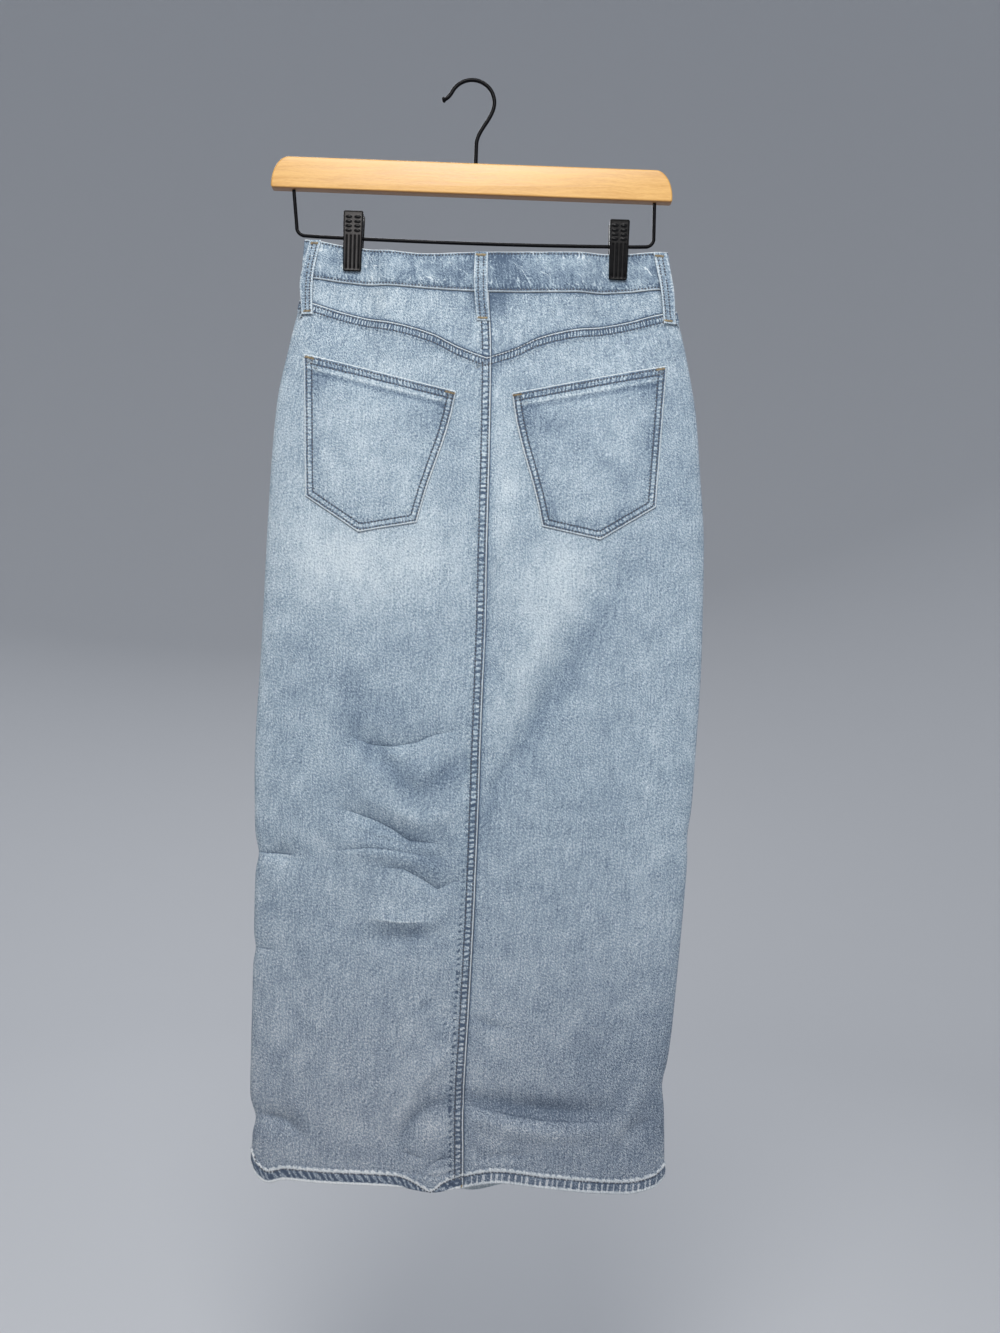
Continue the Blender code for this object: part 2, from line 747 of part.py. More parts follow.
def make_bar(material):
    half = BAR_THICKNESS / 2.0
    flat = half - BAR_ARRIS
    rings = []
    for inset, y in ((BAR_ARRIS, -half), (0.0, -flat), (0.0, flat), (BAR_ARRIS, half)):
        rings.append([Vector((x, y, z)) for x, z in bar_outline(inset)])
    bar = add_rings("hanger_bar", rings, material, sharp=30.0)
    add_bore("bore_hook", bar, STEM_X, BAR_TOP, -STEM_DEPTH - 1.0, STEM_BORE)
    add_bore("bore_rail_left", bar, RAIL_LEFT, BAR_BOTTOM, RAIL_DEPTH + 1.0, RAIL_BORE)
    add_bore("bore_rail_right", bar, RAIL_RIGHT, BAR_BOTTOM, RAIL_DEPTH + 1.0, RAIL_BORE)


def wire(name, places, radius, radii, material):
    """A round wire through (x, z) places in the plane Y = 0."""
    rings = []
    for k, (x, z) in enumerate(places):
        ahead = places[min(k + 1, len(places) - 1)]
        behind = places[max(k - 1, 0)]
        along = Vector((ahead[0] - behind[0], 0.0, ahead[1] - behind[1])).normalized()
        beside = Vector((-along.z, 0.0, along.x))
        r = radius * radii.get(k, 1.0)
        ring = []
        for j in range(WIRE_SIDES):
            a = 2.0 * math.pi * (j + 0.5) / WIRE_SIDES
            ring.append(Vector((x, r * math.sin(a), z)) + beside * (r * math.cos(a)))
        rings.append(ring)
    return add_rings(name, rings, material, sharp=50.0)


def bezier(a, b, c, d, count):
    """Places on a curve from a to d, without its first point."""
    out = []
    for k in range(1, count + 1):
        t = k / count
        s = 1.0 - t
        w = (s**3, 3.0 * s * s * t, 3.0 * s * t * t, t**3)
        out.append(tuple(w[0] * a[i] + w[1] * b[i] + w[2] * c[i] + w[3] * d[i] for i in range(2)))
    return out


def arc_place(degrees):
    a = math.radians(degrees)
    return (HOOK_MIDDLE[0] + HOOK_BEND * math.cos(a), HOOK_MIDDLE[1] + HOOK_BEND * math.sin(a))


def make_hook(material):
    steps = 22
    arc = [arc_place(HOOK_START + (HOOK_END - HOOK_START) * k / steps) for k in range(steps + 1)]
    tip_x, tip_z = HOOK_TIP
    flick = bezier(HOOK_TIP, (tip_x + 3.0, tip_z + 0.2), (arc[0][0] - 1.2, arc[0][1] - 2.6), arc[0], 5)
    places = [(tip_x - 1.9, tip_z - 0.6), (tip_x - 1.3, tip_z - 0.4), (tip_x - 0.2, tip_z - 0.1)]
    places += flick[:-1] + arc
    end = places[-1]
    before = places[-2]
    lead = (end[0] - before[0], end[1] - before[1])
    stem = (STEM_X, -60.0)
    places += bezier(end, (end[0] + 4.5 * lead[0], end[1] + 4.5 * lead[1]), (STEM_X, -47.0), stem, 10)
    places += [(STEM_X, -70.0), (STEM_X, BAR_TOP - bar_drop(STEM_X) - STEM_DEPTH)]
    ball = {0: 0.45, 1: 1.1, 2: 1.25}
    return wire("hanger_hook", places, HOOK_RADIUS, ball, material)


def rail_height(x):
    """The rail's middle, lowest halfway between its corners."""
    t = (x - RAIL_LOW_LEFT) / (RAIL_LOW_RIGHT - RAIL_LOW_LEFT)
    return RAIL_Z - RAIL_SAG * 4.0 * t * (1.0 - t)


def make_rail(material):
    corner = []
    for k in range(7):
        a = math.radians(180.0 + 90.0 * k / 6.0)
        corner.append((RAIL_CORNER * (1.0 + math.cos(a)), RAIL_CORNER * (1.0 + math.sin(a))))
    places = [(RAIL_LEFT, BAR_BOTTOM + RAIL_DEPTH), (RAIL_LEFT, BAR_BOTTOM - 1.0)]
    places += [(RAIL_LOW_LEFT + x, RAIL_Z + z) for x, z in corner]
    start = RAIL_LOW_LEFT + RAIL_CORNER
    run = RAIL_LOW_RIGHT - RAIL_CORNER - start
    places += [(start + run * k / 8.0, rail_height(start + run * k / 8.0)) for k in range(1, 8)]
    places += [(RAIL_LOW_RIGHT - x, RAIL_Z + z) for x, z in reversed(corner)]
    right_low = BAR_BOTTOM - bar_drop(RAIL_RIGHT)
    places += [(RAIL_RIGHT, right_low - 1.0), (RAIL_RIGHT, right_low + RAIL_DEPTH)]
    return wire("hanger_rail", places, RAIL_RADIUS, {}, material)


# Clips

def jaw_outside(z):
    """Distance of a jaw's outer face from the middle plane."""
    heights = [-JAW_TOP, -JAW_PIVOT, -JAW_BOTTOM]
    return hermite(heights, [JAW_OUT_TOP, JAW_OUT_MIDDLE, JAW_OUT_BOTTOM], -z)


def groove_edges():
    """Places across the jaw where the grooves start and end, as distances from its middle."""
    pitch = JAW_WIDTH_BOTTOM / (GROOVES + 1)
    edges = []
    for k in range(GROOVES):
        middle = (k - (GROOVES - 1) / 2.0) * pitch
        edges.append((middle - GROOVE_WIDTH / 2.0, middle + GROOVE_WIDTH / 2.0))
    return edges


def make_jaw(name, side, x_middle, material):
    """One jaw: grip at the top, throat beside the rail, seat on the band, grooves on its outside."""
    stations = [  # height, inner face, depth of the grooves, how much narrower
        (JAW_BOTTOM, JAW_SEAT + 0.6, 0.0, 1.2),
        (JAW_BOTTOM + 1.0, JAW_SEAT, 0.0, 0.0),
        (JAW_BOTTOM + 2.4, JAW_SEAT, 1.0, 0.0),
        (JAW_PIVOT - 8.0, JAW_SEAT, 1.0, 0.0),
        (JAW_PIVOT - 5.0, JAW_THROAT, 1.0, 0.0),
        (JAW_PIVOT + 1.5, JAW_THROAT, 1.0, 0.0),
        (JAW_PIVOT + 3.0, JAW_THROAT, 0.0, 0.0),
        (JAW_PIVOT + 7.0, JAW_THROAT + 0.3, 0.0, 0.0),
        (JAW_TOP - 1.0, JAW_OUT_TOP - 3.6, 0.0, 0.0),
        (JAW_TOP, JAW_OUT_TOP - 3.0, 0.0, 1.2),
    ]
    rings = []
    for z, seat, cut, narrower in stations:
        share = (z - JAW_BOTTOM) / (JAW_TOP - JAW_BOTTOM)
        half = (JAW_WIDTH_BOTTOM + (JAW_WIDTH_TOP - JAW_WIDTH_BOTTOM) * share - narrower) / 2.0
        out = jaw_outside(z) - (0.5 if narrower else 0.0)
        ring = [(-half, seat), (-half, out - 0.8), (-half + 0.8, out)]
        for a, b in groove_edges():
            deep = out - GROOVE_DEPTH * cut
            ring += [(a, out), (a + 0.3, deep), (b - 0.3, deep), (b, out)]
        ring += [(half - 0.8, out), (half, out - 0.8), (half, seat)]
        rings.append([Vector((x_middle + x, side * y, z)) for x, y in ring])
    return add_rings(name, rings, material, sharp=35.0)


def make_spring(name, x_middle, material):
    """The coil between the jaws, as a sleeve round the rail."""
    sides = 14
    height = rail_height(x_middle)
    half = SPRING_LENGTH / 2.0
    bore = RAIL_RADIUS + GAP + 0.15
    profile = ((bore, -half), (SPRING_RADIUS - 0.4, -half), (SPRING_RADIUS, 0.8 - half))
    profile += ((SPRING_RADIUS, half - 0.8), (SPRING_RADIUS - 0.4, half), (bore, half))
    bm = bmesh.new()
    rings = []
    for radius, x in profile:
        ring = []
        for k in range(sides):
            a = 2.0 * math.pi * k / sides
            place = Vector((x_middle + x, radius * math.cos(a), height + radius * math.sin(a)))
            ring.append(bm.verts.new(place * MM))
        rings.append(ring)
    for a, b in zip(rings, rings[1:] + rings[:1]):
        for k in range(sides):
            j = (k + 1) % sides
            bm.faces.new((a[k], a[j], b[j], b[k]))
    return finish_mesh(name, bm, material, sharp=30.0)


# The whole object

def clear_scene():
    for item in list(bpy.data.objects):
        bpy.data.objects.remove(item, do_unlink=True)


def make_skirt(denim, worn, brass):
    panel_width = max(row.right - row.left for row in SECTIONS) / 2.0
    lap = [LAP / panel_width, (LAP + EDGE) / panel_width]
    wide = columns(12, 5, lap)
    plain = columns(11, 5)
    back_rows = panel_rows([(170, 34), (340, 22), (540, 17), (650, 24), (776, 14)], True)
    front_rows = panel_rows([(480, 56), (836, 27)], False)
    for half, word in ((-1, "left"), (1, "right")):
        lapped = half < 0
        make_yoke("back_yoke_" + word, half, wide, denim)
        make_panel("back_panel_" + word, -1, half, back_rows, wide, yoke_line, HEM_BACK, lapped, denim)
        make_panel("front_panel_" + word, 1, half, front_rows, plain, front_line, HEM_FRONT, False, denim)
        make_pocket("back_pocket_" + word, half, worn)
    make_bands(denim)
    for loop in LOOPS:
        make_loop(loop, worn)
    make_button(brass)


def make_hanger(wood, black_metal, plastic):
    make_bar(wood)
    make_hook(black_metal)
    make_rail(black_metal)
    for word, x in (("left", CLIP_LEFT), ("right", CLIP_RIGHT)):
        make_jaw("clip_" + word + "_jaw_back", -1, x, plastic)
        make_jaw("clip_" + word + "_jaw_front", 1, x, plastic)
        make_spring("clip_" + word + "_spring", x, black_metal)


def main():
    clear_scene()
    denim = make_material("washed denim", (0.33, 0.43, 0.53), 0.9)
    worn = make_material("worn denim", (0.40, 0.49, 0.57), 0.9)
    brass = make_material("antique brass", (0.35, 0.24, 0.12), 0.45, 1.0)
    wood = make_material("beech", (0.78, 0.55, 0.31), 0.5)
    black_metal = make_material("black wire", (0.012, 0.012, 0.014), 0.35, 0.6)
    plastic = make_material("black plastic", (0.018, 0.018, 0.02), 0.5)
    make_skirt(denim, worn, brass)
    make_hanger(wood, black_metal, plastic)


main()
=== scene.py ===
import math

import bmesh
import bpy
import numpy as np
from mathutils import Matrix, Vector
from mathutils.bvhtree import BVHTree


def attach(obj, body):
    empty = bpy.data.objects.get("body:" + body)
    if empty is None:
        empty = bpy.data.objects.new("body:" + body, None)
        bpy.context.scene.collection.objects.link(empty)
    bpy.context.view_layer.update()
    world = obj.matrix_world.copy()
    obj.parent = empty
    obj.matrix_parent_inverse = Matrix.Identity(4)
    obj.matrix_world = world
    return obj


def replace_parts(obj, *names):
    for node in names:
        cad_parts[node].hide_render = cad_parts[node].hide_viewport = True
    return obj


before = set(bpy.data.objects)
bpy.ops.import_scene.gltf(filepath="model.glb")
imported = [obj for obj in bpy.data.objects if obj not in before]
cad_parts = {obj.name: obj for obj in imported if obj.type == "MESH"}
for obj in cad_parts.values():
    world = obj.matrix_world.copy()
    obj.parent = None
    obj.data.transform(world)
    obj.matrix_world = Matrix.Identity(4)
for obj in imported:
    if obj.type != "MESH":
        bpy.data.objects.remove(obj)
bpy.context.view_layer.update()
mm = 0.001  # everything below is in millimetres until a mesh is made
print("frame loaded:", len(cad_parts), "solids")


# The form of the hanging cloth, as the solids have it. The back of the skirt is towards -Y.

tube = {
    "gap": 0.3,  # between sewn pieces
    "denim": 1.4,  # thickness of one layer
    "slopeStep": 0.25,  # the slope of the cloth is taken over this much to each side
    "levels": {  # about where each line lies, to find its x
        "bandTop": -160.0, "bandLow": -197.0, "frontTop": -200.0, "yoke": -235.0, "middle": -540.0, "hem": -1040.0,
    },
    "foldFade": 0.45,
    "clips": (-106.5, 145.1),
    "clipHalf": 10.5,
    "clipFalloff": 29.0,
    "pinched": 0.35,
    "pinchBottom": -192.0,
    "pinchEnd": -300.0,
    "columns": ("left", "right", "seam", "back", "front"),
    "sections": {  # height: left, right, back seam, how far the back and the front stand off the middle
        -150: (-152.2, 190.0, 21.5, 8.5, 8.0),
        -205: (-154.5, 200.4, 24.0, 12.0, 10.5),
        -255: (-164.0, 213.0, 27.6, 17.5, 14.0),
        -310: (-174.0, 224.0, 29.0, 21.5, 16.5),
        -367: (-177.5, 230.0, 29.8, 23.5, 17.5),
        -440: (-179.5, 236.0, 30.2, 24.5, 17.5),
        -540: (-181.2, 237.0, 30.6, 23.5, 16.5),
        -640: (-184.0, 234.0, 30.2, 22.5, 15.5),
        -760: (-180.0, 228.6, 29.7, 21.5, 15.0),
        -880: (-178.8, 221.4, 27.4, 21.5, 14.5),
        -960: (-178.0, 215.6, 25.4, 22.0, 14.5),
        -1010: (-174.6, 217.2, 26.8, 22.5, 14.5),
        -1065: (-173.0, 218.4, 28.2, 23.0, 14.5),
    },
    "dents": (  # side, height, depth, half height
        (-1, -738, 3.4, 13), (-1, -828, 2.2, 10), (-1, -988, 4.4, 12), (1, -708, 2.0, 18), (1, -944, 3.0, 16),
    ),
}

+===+

Reproduce the lines exactly, taking as the first line the one with "0.43, 0.53), 0.9)" and as the last line the one with "imported = [obj", and include nothing else.

__COMPLETED TASK__:
    denim = make_material("washed denim", (0.33, 0.43, 0.53), 0.9)
    worn = make_material("worn denim", (0.40, 0.49, 0.57), 0.9)
    brass = make_material("antique brass", (0.35, 0.24, 0.12), 0.45, 1.0)
    wood = make_material("beech", (0.78, 0.55, 0.31), 0.5)
    black_metal = make_material("black wire", (0.012, 0.012, 0.014), 0.35, 0.6)
    plastic = make_material("black plastic", (0.018, 0.018, 0.02), 0.5)
    make_skirt(denim, worn, brass)
    make_hanger(wood, black_metal, plastic)


main()
=== scene.py ===
import math

import bmesh
import bpy
import numpy as np
from mathutils import Matrix, Vector
from mathutils.bvhtree import BVHTree


def attach(obj, body):
    empty = bpy.data.objects.get("body:" + body)
    if empty is None:
        empty = bpy.data.objects.new("body:" + body, None)
        bpy.context.scene.collection.objects.link(empty)
    bpy.context.view_layer.update()
    world = obj.matrix_world.copy()
    obj.parent = empty
    obj.matrix_parent_inverse = Matrix.Identity(4)
    obj.matrix_world = world
    return obj


def replace_parts(obj, *names):
    for node in names:
        cad_parts[node].hide_render = cad_parts[node].hide_viewport = True
    return obj


before = set(bpy.data.objects)
bpy.ops.import_scene.gltf(filepath="model.glb")
imported = [obj for obj in bpy.data.objects if obj not in before]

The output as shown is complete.